Una foto reciente publicada en la prensa española mostraba al primer ministro británico, David Cameron, corriendo junto a su esposa y un pelotón de gente en una carrera benéfica de tipo deportivo. No es una imagen inhabitual en estos tiempos en los que la política ha degenerado en espectáculo.

Los políticos, aunque sean de noble cuna y más aún si ése es el caso, tratan de ponerse al nivel del pueblo. Hacen diariamente jogging como muchos de sus compatriotas. Si se les pregunta por sus lecturas, mencionan muchas veces el primer best-seller que les viene a la cabeza. Saben por supuesto tuitear y lo hacen para expresar cualquier nimiedad, también como cualquier ciudadano.

Por el contrario, rara vez pisan un teatro o van a una ópera, como criticó el año pasado el maestro Riccardo Muti al denunciar los ataques continuos en la Italia de Berlusconi a la cultura, palabra que hoy ya nadie se atreve a escribir con mayúscula. Pero hasta en los países más serios como Alemania, los políticos no dudan en participar en concursos de TV, aprovechando el tirón popular de sus moderadores.

En el país de Sartre, de Camus o de Malraux, el populismo ha llegado a niveles inauditos con el hiperactivo Sarkozy. "Un político que no ve TV no podrá entender a los franceses", dijo en cierta ocasión el presidente para justificar su preferencia por ese medio en detrimento de la lectura de los clásicos, actividad que exige concentración y tiempo. Si viviesen algunos de sus predecesores, desde De Gaulle, un apasionado de la historia, hasta Pompidou o Mitterrand, se sentirían sin duda avergonzados.

En Estados Unidos, país donde tan fácil es inventar una nueva religión y llenar un templo con sus adeptos, las lecturas de muchos candidatos a la Casa Blanca parecen limitarse a la Biblia, de donde sacan todos sus argumentos. Tienen al parecer línea directa con Dios.

Allí, como también cada vez más aquí, con la creciente americanización de nuestra política, los razonamientos, las explicaciones dejan paso a los slogans, cuanto más cortos y simplistas, mejor. Las ideologías son, ya se sabe, cosa del pasado. Las opiniones son mutables, como la opinión pública. Y ésta, fácilmente manipulable.
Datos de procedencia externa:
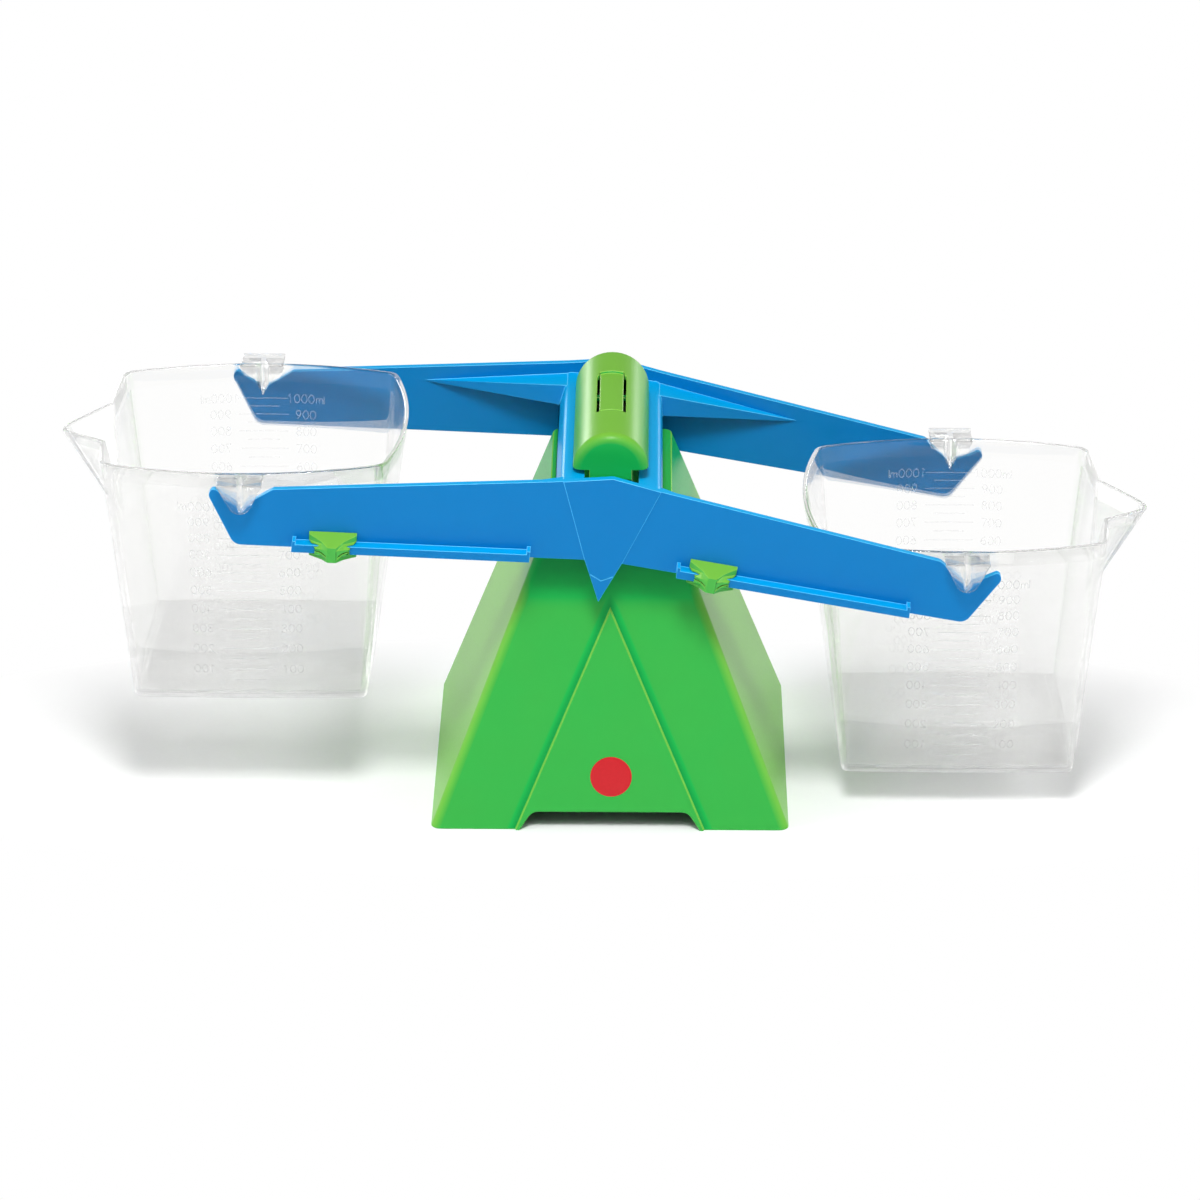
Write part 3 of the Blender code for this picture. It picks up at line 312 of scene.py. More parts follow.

Los políticos se guían por los sondeos, afirmando una cosa y poco después la contraria sin pestañear.

¿Y qué decir de esos diputados o concejales que, carentes de ideología y, lo que es más grave, de moral, utilizan los partidos sencillamente como los cangrejos ermitaños las conchas vacías? ¿No se explica así en buena parte los casos crecientes de corrupción? ¿Y no se está fomentando así una profunda y peligrosa desconfianza de los ciudadanos en las instituciones y, a fin de cuentas, en la propia democracia?